Every IFA Acquisition is and should be unique, for most it is a once in a lifetime event and the culmination of a career’s worth of work. Here are some tips to make sure you are getting the fairest valuation of your business and hard work.


  • Decide what you want – Hopefully, you are happy with your valuation, but if not don’t worry! There is no set time on retirement. You can sometimes wait and grow your business to a point you are happy with before retiring, however don’t leave it too long as it can be counter productive
  • Feel out the market – It may be worth checking out similar businesses to yourself to see what kind of things they are saying and what kind of prices they are demanding – a good broker will help you with this.
  • Shout about your USPs – What makes your business stand out? Why would an acquirer want to purchase your business? Examples are: if you are a well-established company, say over 30 years, chartered, or having strong professional referral partners – how could you put a price on brand equity?
  • Use professionals that you can trust – the last thing you will want to do is having your business details commonly known as being up for sale. Clients might start looking around for a new adviser. Use a broker that discusses options with you without having to send your details to multiple buyers and make sure they have NDAs in place when your details do get sent.

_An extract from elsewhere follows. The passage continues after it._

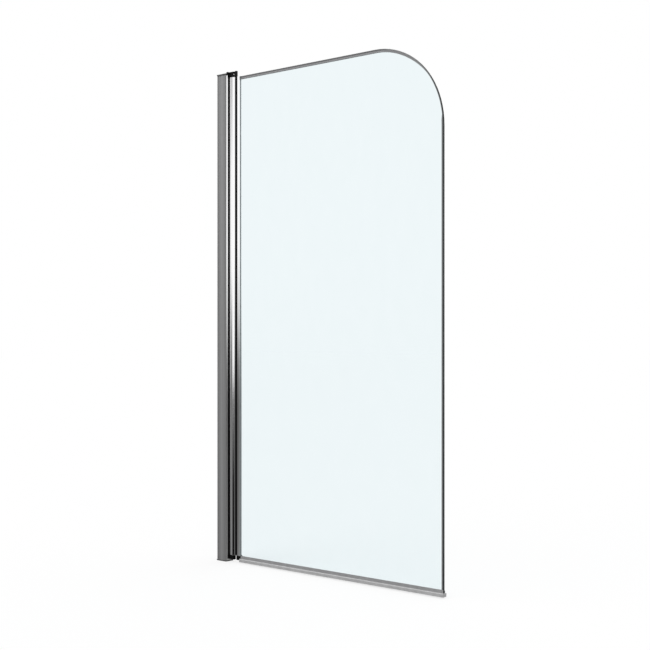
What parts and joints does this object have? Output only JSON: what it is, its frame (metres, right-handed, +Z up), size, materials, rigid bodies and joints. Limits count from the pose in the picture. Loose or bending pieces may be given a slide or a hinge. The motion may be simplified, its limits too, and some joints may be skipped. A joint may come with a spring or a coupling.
{
  "type": "bath screen",
  "caption": "Frameless pivoting bath screen: a clear glass leaf with one round top corner swings on a hinge post that slides in an aluminium wall channel.",
  "frame": {"origin": "on the wall plane at the foot of the channel, in the middle of the glass thickness", "axes": "+X away from the wall along the glass, -Y towards the room side in the picture, +Z up"},
  "size_m": [0.8022, 0.0315, 1.4037],
  "materials": {
    "satin_aluminium": "satin anodised extrusion",
    "bright_aluminium": "bright polished extrusion",
    "black_plastic": "moulded black",
    "black_rubber": "extruded black rubber",
    "stainless_steel": "turned stainless steel",
    "white_nylon": "moulded white nylon",
    "clear_glass": "clear toughened, polished edges",
    "grey_seal": "soft grey PVC",
    "pale_seal": "pale soft PVC",
    "grey_gasket": "grey glazing rubber",
    "clear_gasket": "pale translucent glazing rubber",
    "grey_plastic": "dark grey moulded plastic",
    "zinc_steel": "zinc plated steel"
  },
  "bodies": {
    "wall_side": {"wall_channel": "satin_aluminium", "channel_top_cap": "grey_plastic", "channel_bottom_cap": "grey_plastic", "fixing_screws": "stainless_steel", "clamp_plates": "zinc_steel", "fixing_screw_caps": "grey_plastic"},
    "sliding_post": {"hinge_post": "bright_aluminium", "wiper_seal": "black_rubber", "top_pivot_cap": "black_plastic", "bottom_pivot_cap": "black_plastic", "top_pivot_pin": "stainless_steel", "bottom_pivot_pin": "stainless_steel", "pin_lock_screw": "stainless_steel", "top_cap_screws": "stainless_steel", "bottom_cap_screws": "stainless_steel", "thrust_washer": "stainless_steel"},
    "glass_leaf": {"hinge_profile": "bright_aluminium", "top_pivot_bush": "white_nylon", "bottom_pivot_bush": "white_nylon", "profile_top_cap": "black_plastic", "profile_bottom_cap": "black_plastic", "front_cover_strip": "black_rubber", "rear_cover_strip": "black_rubber", "front_glazing_gasket": "grey_gasket", "rear_glazing_gasket": "clear_gasket", "setting_blocks": "white_nylon", "glass_panel": "clear_glass", "bottom_seal_carrier": "grey_seal", "bottom_seal_fins": "pale_seal", "seal_end_plug": "pale_seal"}
  },
  "joints": [
    {"name": "width_adjust", "type": "slide", "parent": "wall_side", "child": "sliding_post", "axis": [1, 0, 0], "range_m": [0, 0.015]},
    {"name": "panel_swing", "type": "hinge", "parent": "sliding_post", "child": "glass_leaf", "pos_m": [0.0543, 0, 0.02], "axis": [0, 0, 1], "range_deg": [-90, 90]}
  ]
}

To conclude, valuing an IFA business can be the first formal step in the retirement / exit process and for that reason, it can be a very difficult time for many. It can often be an emotional process as many struggle with the fact that their years of hard work and sacrifice has been put into a tangible number. However, it is a very exciting time for many people and allows them to look forward to a long and happy retirement, plus knowing that their clients will be well looked after for many years to come.